▶ WHAT IS BEING ASKED
Each line that follows should be printed again exactly as it stands.

───

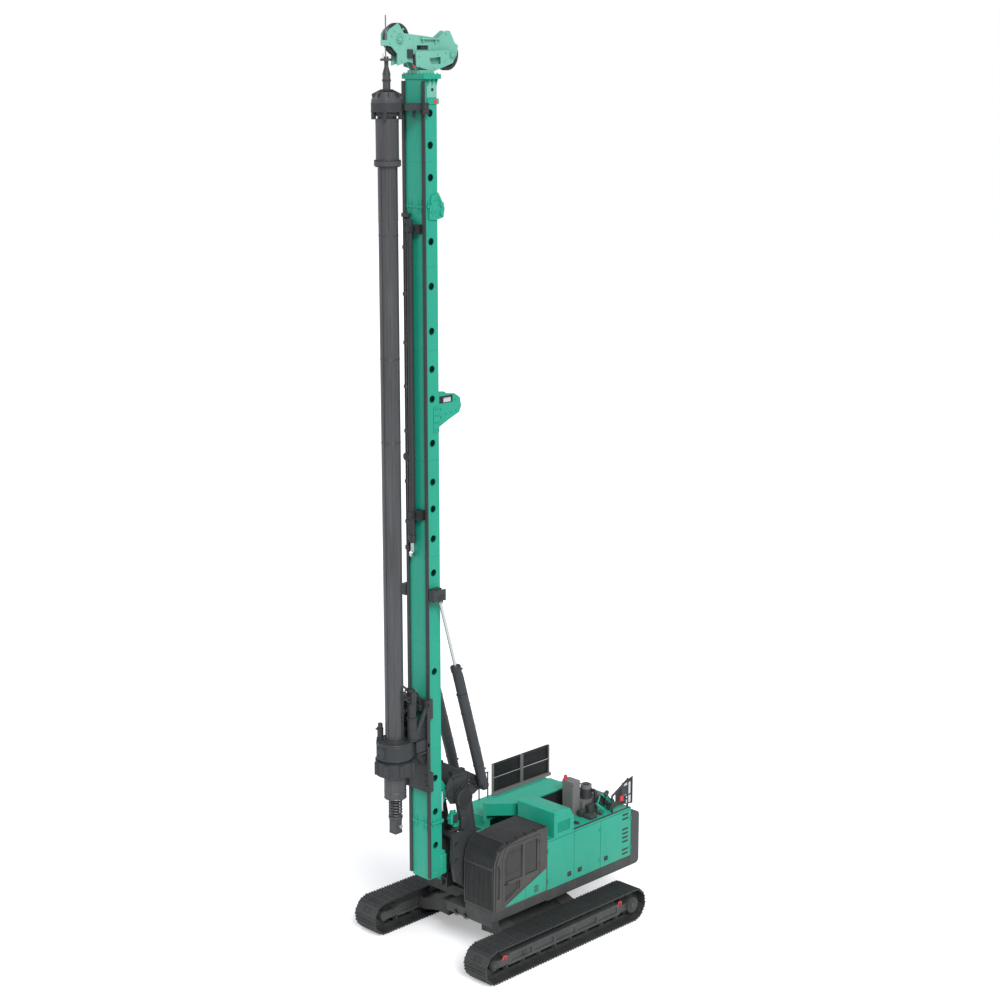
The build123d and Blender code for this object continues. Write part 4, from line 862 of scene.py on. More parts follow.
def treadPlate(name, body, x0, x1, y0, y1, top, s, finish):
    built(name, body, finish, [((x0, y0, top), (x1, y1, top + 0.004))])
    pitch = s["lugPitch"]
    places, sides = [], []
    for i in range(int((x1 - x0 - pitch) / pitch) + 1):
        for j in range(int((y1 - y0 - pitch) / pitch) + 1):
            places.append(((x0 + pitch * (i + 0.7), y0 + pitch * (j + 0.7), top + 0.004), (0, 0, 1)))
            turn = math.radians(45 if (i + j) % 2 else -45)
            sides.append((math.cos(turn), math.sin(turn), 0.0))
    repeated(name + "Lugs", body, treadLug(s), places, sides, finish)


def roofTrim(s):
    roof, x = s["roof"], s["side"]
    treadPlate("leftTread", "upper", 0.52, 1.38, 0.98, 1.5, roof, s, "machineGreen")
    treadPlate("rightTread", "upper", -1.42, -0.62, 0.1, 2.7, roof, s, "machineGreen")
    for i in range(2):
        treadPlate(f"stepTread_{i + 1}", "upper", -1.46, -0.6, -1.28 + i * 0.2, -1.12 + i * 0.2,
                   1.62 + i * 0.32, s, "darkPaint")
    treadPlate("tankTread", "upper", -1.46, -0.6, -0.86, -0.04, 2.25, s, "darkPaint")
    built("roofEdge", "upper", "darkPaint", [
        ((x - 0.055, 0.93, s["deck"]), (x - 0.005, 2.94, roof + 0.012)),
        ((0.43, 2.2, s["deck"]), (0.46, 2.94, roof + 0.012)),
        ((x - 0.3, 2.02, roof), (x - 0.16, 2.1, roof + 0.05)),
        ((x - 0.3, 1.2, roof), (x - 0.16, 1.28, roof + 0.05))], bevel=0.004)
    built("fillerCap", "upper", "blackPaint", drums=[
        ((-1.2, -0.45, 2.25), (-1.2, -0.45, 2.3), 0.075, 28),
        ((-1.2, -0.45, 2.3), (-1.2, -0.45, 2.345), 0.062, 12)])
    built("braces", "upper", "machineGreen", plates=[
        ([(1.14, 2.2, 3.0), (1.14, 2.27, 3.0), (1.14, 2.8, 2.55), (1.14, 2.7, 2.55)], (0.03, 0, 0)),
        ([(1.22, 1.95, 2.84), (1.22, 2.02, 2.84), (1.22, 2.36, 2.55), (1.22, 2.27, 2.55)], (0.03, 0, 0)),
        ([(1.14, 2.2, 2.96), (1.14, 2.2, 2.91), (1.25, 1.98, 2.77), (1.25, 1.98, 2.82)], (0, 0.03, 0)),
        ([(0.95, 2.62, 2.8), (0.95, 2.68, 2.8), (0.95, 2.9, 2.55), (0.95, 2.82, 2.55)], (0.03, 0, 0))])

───

▶ WRITTEN RESPONSE
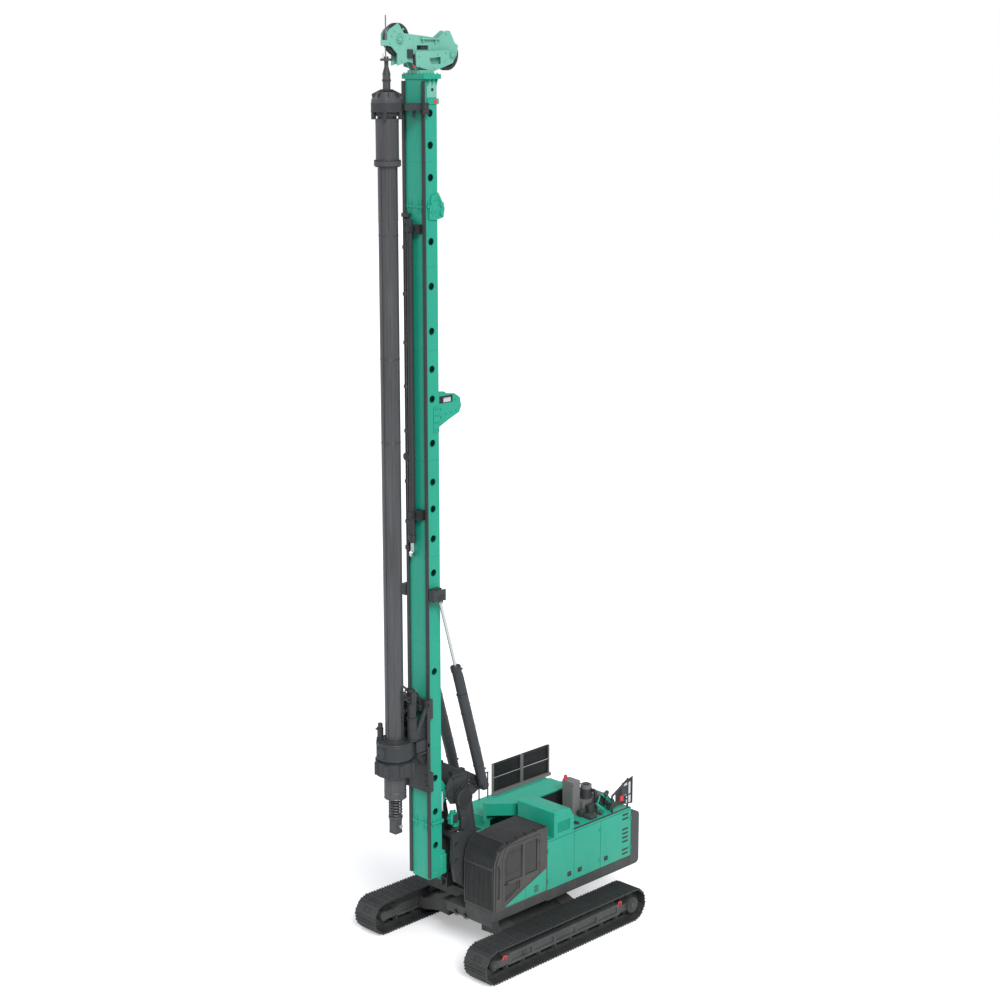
The build123d and Blender code for this object continues. Write part 4, from line 862 of scene.py on. More parts follow.
def treadPlate(name, body, x0, x1, y0, y1, top, s, finish):
    built(name, body, finish, [((x0, y0, top), (x1, y1, top + 0.004))])
    pitch = s["lugPitch"]
    places, sides = [], []
    for i in range(int((x1 - x0 - pitch) / pitch) + 1):
        for j in range(int((y1 - y0 - pitch) / pitch) + 1):
            places.append(((x0 + pitch * (i + 0.7), y0 + pitch * (j + 0.7), top + 0.004), (0, 0, 1)))
            turn = math.radians(45 if (i + j) % 2 else -45)
            sides.append((math.cos(turn), math.sin(turn), 0.0))
    repeated(name + "Lugs", body, treadLug(s), places, sides, finish)


def roofTrim(s):
    roof, x = s["roof"], s["side"]
    treadPlate("leftTread", "upper", 0.52, 1.38, 0.98, 1.5, roof, s, "machineGreen")
    treadPlate("rightTread", "upper", -1.42, -0.62, 0.1, 2.7, roof, s, "machineGreen")
    for i in range(2):
        treadPlate(f"stepTread_{i + 1}", "upper", -1.46, -0.6, -1.28 + i * 0.2, -1.12 + i * 0.2,
                   1.62 + i * 0.32, s, "darkPaint")
    treadPlate("tankTread", "upper", -1.46, -0.6, -0.86, -0.04, 2.25, s, "darkPaint")
    built("roofEdge", "upper", "darkPaint", [
        ((x - 0.055, 0.93, s["deck"]), (x - 0.005, 2.94, roof + 0.012)),
        ((0.43, 2.2, s["deck"]), (0.46, 2.94, roof + 0.012)),
        ((x - 0.3, 2.02, roof), (x - 0.16, 2.1, roof + 0.05)),
        ((x - 0.3, 1.2, roof), (x - 0.16, 1.28, roof + 0.05))], bevel=0.004)
    built("fillerCap", "upper", "blackPaint", drums=[
        ((-1.2, -0.45, 2.25), (-1.2, -0.45, 2.3), 0.075, 28),
        ((-1.2, -0.45, 2.3), (-1.2, -0.45, 2.345), 0.062, 12)])
    built("braces", "upper", "machineGreen", plates=[
        ([(1.14, 2.2, 3.0), (1.14, 2.27, 3.0), (1.14, 2.8, 2.55), (1.14, 2.7, 2.55)], (0.03, 0, 0)),
        ([(1.22, 1.95, 2.84), (1.22, 2.02, 2.84), (1.22, 2.36, 2.55), (1.22, 2.27, 2.55)], (0.03, 0, 0)),
        ([(1.14, 2.2, 2.96), (1.14, 2.2, 2.91), (1.25, 1.98, 2.77), (1.25, 1.98, 2.82)], (0, 0.03, 0)),
        ([(0.95, 2.62, 2.8), (0.95, 2.68, 2.8), (0.95, 2.9, 2.55), (0.95, 2.82, 2.55)], (0.03, 0, 0))])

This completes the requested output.